◆ **INSTRUCTIONS FOR THE TASK**:
Reproduce only the lines of the material below that start at the line containing "hole_base = len(skin);" and stop at the line containing "for node in". Keep both end lines.

◆ **SUPPLIED INFORMATION**:
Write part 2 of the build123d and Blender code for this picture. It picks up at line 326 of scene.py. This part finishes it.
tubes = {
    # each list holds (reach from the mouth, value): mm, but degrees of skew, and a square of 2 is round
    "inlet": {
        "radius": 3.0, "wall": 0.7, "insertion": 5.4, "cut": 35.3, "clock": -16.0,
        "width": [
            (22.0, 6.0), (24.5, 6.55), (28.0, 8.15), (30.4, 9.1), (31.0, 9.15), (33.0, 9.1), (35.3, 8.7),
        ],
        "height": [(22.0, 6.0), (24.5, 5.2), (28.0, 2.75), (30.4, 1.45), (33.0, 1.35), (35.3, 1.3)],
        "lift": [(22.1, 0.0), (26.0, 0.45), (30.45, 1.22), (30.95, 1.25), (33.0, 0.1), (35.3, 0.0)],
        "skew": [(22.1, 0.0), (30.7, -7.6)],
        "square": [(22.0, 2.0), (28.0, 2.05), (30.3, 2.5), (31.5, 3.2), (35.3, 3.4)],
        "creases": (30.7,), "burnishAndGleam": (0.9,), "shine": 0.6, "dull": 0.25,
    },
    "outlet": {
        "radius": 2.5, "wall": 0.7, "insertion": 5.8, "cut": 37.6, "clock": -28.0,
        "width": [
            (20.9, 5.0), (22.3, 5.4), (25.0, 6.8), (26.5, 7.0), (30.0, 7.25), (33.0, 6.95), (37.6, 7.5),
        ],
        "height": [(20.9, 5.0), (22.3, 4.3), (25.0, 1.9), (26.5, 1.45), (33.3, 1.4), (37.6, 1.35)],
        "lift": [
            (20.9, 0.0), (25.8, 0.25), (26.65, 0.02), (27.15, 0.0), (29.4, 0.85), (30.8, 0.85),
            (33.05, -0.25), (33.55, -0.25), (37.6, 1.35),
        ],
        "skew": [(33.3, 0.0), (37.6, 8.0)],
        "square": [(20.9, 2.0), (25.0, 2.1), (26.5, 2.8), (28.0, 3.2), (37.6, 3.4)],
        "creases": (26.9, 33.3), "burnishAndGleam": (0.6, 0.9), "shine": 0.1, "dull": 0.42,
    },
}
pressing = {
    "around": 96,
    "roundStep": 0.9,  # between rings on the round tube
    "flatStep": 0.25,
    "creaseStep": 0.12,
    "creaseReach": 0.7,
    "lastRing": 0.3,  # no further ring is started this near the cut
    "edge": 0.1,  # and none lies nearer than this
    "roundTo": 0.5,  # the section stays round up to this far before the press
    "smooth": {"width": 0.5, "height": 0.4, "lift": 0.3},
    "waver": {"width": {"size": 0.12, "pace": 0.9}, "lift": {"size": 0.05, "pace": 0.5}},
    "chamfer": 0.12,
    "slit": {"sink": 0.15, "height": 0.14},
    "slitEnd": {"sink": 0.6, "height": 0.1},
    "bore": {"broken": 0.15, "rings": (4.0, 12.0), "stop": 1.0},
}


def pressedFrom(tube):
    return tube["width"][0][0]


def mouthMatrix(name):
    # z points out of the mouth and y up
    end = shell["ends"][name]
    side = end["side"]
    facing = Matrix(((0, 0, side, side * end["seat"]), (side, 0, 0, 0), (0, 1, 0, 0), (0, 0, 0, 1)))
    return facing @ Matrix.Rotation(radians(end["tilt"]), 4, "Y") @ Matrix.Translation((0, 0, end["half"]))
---
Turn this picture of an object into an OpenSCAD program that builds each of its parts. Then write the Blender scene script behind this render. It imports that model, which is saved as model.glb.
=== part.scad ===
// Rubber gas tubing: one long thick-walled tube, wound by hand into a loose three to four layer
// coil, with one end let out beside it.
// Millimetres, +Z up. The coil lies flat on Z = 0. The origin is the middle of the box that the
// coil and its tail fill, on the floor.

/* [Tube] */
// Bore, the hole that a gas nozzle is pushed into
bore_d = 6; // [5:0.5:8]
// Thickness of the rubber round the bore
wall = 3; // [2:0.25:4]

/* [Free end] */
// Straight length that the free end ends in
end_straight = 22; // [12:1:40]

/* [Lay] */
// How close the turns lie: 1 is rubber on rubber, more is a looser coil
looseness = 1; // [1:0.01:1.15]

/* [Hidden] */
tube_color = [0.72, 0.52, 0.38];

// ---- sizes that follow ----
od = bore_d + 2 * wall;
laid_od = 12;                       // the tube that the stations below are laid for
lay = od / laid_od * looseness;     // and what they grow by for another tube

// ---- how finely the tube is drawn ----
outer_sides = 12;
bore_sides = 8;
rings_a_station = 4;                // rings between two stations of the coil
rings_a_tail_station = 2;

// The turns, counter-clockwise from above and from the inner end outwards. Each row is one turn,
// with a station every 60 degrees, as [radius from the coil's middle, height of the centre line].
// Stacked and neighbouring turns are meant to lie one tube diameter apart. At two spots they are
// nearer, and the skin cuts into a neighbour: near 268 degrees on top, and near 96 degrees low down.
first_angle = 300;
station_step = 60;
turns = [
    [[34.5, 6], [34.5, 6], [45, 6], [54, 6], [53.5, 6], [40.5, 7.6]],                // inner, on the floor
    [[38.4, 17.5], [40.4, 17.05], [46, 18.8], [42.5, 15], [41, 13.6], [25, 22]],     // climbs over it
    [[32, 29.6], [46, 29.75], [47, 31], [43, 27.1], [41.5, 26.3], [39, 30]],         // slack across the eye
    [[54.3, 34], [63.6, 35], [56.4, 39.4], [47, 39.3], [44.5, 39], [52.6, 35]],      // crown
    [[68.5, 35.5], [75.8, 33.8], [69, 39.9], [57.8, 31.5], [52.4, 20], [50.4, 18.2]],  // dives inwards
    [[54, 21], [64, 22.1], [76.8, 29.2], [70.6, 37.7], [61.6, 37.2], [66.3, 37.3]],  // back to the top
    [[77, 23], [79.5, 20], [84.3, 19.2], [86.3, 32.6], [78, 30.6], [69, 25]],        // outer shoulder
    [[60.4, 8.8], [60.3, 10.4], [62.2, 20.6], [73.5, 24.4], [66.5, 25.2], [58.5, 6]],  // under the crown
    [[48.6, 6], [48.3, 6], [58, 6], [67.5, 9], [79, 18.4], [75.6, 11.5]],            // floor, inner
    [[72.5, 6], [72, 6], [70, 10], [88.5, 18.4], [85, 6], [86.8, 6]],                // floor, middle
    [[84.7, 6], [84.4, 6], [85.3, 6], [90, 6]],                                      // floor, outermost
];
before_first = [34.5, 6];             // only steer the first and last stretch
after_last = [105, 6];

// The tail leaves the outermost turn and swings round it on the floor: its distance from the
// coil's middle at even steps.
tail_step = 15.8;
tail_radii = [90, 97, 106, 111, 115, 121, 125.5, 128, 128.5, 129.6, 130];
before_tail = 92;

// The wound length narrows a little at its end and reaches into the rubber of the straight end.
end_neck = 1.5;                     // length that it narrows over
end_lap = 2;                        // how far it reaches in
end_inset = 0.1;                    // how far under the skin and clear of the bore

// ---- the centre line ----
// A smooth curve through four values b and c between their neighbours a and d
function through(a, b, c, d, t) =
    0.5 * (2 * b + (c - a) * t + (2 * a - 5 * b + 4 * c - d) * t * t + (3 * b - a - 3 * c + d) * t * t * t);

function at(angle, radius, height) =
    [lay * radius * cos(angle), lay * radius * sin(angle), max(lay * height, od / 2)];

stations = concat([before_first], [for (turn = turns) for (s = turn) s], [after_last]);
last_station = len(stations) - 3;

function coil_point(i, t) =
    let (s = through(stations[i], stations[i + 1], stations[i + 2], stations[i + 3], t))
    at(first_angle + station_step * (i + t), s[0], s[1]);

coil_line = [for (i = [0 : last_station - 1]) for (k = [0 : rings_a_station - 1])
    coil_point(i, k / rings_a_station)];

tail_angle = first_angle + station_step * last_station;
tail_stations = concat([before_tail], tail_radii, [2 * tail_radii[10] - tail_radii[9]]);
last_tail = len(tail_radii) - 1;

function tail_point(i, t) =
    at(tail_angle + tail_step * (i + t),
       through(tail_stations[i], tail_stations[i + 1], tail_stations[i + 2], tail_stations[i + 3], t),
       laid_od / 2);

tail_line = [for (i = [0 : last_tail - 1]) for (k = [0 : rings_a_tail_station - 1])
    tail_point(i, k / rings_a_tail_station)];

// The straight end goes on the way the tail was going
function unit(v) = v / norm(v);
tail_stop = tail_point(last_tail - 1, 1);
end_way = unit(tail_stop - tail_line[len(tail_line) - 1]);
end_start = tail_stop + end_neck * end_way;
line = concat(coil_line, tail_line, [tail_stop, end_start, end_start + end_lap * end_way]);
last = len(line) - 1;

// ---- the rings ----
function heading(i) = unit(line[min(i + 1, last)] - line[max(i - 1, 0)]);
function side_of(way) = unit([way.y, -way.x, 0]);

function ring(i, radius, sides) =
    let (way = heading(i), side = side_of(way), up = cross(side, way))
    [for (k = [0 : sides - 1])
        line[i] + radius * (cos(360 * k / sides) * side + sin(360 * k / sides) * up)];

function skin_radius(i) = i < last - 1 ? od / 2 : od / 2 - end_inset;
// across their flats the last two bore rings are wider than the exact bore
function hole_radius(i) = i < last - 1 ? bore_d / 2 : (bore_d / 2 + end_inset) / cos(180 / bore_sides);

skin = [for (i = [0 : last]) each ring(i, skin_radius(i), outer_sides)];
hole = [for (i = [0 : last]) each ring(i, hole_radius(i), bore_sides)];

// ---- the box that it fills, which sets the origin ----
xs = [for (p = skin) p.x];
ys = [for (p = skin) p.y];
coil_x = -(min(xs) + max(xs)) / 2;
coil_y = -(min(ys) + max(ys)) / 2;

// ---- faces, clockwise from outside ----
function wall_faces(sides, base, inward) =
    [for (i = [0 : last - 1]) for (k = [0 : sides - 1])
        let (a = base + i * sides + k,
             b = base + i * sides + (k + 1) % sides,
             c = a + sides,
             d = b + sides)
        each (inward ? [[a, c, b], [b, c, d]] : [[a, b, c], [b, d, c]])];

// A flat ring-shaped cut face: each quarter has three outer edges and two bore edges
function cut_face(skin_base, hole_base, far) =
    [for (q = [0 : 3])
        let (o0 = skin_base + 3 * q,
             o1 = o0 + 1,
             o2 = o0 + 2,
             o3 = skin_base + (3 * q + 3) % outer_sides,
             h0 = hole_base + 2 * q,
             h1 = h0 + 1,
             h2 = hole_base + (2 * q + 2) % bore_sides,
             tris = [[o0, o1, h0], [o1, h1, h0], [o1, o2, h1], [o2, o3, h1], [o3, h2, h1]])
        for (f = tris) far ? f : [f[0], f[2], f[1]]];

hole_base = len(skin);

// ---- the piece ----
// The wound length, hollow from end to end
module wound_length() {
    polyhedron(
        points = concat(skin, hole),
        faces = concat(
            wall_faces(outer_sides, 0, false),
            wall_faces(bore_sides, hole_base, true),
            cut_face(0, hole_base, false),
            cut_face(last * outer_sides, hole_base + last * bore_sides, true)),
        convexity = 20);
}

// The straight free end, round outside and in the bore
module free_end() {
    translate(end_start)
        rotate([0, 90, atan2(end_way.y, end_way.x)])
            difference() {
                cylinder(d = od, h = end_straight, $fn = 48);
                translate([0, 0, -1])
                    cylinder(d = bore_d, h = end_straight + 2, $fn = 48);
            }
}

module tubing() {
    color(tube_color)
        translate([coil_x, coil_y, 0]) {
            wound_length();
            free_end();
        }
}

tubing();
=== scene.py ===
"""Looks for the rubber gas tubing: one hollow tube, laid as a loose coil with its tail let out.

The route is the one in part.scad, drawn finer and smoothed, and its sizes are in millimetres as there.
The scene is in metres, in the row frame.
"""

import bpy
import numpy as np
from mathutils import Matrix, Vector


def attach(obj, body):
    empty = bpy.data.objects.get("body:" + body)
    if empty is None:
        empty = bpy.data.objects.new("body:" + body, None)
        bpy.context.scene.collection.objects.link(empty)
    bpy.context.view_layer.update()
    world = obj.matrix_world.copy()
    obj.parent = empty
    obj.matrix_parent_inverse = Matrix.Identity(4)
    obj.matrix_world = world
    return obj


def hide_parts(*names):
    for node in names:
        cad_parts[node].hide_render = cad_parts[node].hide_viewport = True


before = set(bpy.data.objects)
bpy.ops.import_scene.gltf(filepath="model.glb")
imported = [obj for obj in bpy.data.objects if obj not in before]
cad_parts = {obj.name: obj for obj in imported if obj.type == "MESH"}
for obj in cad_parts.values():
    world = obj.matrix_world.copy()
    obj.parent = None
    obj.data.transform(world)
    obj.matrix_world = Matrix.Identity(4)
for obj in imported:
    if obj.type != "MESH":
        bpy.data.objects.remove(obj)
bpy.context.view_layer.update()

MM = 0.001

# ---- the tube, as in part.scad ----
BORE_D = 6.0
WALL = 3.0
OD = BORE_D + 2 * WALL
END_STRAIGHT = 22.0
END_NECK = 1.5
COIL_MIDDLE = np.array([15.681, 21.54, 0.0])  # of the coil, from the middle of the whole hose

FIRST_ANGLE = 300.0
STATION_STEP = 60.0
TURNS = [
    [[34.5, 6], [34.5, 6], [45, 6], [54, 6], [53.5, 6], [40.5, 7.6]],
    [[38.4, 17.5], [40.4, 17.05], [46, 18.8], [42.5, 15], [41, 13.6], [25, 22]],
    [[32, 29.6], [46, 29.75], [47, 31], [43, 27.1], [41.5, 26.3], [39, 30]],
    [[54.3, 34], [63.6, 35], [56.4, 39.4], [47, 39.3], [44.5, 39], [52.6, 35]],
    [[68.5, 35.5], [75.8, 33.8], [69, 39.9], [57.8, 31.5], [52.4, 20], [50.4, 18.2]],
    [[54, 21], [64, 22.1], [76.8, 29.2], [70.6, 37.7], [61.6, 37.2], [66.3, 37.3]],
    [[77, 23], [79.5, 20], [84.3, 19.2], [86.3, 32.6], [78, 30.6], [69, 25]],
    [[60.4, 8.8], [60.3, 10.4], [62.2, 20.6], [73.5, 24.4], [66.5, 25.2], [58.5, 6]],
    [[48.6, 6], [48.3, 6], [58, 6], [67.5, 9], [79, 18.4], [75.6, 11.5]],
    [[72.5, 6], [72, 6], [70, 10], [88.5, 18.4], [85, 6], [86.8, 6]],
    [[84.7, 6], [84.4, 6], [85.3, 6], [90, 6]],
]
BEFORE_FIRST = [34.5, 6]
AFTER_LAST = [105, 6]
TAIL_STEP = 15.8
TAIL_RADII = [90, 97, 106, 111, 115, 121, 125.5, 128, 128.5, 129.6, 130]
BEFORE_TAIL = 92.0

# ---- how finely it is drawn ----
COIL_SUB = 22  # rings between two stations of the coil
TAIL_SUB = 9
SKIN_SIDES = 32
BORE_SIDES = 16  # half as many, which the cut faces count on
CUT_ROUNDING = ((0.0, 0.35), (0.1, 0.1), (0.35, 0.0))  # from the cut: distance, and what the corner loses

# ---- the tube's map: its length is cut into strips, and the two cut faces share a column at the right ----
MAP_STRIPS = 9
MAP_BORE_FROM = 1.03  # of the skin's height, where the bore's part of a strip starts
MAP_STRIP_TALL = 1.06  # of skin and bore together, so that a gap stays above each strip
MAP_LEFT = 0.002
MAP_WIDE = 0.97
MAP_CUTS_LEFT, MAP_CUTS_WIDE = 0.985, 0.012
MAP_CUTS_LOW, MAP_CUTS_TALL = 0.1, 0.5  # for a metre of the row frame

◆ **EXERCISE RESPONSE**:
hole_base = len(skin);

// ---- the piece ----
// The wound length, hollow from end to end
module wound_length() {
    polyhedron(
        points = concat(skin, hole),
        faces = concat(
            wall_faces(outer_sides, 0, false),
            wall_faces(bore_sides, hole_base, true),
            cut_face(0, hole_base, false),
            cut_face(last * outer_sides, hole_base + last * bore_sides, true)),
        convexity = 20);
}

// The straight free end, round outside and in the bore
module free_end() {
    translate(end_start)
        rotate([0, 90, atan2(end_way.y, end_way.x)])
            difference() {
                cylinder(d = od, h = end_straight, $fn = 48);
                translate([0, 0, -1])
                    cylinder(d = bore_d, h = end_straight + 2, $fn = 48);
            }
}

module tubing() {
    color(tube_color)
        translate([coil_x, coil_y, 0]) {
            wound_length();
            free_end();
        }
}

tubing();
=== scene.py ===
"""Looks for the rubber gas tubing: one hollow tube, laid as a loose coil with its tail let out.

The route is the one in part.scad, drawn finer and smoothed, and its sizes are in millimetres as there.
The scene is in metres, in the row frame.
"""

import bpy
import numpy as np
from mathutils import Matrix, Vector


def attach(obj, body):
    empty = bpy.data.objects.get("body:" + body)
    if empty is None:
        empty = bpy.data.objects.new("body:" + body, None)
        bpy.context.scene.collection.objects.link(empty)
    bpy.context.view_layer.update()
    world = obj.matrix_world.copy()
    obj.parent = empty
    obj.matrix_parent_inverse = Matrix.Identity(4)
    obj.matrix_world = world
    return obj


def hide_parts(*names):
    for node in names:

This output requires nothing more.